▼

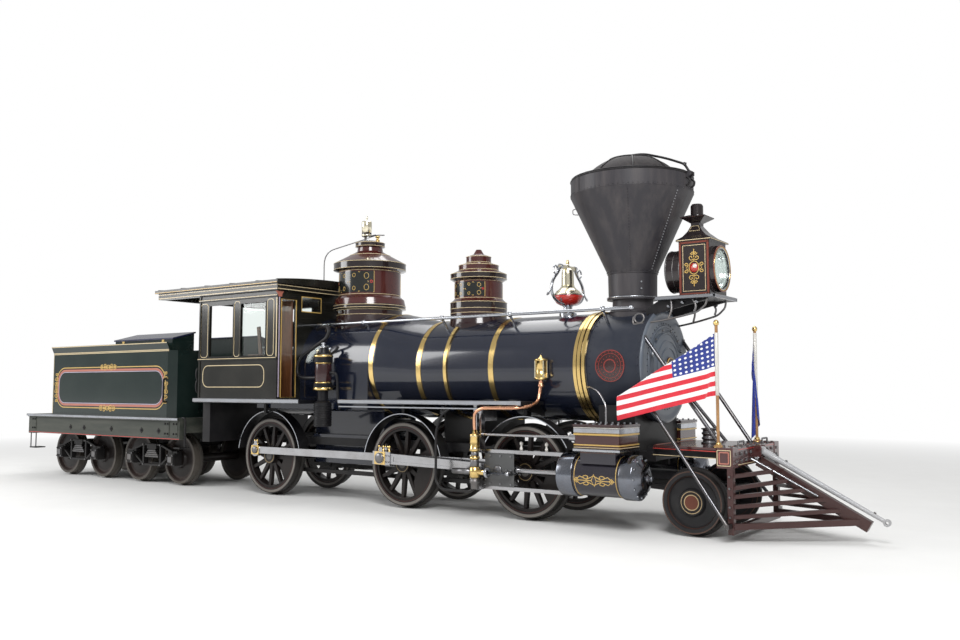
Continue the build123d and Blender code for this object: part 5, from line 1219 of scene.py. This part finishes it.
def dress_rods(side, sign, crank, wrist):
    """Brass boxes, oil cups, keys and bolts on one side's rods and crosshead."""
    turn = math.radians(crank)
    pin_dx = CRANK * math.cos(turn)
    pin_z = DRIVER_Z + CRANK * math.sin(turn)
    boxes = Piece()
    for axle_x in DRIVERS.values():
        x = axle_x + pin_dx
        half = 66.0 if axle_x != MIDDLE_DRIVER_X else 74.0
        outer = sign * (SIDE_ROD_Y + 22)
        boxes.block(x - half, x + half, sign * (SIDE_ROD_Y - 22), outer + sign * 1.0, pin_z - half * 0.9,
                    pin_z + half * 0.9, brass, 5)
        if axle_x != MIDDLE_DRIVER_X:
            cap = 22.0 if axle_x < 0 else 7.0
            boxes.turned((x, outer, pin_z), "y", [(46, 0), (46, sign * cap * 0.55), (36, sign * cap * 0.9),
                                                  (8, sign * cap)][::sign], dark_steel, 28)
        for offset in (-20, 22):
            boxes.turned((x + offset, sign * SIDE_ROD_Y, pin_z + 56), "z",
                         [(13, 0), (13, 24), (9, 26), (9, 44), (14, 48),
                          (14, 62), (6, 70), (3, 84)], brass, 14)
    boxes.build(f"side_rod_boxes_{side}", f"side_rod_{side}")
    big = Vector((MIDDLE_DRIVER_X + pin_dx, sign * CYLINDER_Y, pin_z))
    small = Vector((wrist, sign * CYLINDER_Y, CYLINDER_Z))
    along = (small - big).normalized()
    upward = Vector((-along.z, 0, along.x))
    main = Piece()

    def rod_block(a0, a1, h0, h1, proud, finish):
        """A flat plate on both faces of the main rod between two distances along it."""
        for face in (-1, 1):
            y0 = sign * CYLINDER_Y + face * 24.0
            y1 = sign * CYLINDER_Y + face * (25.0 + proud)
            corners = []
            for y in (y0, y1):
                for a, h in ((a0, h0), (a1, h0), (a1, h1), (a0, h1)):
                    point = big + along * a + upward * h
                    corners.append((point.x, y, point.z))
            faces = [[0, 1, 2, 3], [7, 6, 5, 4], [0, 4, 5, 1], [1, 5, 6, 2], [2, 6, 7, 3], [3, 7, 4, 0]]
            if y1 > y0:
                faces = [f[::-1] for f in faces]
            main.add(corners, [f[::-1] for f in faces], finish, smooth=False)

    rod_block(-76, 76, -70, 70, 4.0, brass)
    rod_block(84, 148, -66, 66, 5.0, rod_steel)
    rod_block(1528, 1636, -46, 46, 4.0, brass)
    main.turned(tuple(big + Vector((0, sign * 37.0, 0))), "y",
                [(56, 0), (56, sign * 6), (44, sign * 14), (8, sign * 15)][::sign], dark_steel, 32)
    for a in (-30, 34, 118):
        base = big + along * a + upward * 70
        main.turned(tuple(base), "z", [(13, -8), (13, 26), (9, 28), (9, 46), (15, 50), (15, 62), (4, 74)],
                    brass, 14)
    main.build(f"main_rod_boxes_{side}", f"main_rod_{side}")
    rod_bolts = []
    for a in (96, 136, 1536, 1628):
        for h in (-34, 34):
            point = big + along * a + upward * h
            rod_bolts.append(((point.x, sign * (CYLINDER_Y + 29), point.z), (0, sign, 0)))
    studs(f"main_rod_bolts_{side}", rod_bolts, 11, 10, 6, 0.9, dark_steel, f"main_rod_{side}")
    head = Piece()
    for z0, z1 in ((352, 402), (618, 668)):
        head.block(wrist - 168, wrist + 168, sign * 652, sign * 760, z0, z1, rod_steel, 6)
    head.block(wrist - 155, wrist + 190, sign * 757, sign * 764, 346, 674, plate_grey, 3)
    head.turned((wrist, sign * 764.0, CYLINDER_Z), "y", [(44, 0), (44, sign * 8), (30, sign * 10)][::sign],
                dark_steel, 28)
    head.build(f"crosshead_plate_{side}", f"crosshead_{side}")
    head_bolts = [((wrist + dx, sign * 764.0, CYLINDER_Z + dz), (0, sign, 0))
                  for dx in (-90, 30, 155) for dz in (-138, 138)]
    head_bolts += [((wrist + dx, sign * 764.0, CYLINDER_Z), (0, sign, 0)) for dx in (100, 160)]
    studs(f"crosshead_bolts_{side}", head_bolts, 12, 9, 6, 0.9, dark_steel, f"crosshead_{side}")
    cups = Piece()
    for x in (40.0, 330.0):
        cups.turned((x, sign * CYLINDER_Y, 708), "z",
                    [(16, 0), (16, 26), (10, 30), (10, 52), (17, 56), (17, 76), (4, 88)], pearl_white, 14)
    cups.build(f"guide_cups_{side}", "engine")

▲

Objective: Copy, please, exactly the lines that start at the first line of the data and end at the line containing "main = Piece()", both kept and no others.

Exercise response:
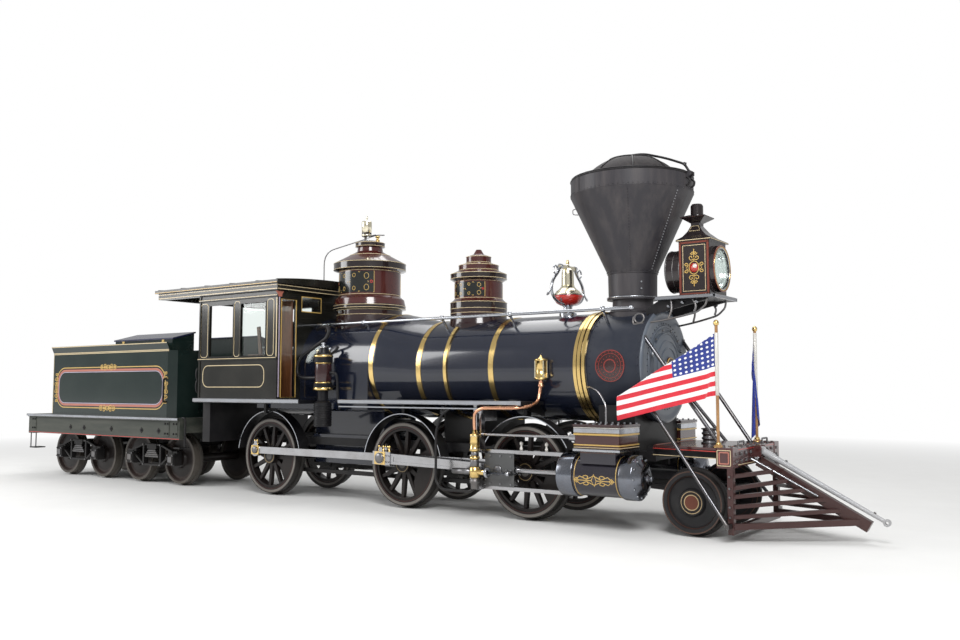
Continue the build123d and Blender code for this object: part 5, from line 1219 of scene.py. This part finishes it.
def dress_rods(side, sign, crank, wrist):
    """Brass boxes, oil cups, keys and bolts on one side's rods and crosshead."""
    turn = math.radians(crank)
    pin_dx = CRANK * math.cos(turn)
    pin_z = DRIVER_Z + CRANK * math.sin(turn)
    boxes = Piece()
    for axle_x in DRIVERS.values():
        x = axle_x + pin_dx
        half = 66.0 if axle_x != MIDDLE_DRIVER_X else 74.0
        outer = sign * (SIDE_ROD_Y + 22)
        boxes.block(x - half, x + half, sign * (SIDE_ROD_Y - 22), outer + sign * 1.0, pin_z - half * 0.9,
                    pin_z + half * 0.9, brass, 5)
        if axle_x != MIDDLE_DRIVER_X:
            cap = 22.0 if axle_x < 0 else 7.0
            boxes.turned((x, outer, pin_z), "y", [(46, 0), (46, sign * cap * 0.55), (36, sign * cap * 0.9),
                                                  (8, sign * cap)][::sign], dark_steel, 28)
        for offset in (-20, 22):
            boxes.turned((x + offset, sign * SIDE_ROD_Y, pin_z + 56), "z",
                         [(13, 0), (13, 24), (9, 26), (9, 44), (14, 48),
                          (14, 62), (6, 70), (3, 84)], brass, 14)
    boxes.build(f"side_rod_boxes_{side}", f"side_rod_{side}")
    big = Vector((MIDDLE_DRIVER_X + pin_dx, sign * CYLINDER_Y, pin_z))
    small = Vector((wrist, sign * CYLINDER_Y, CYLINDER_Z))
    along = (small - big).normalized()
    upward = Vector((-along.z, 0, along.x))
    main = Piece()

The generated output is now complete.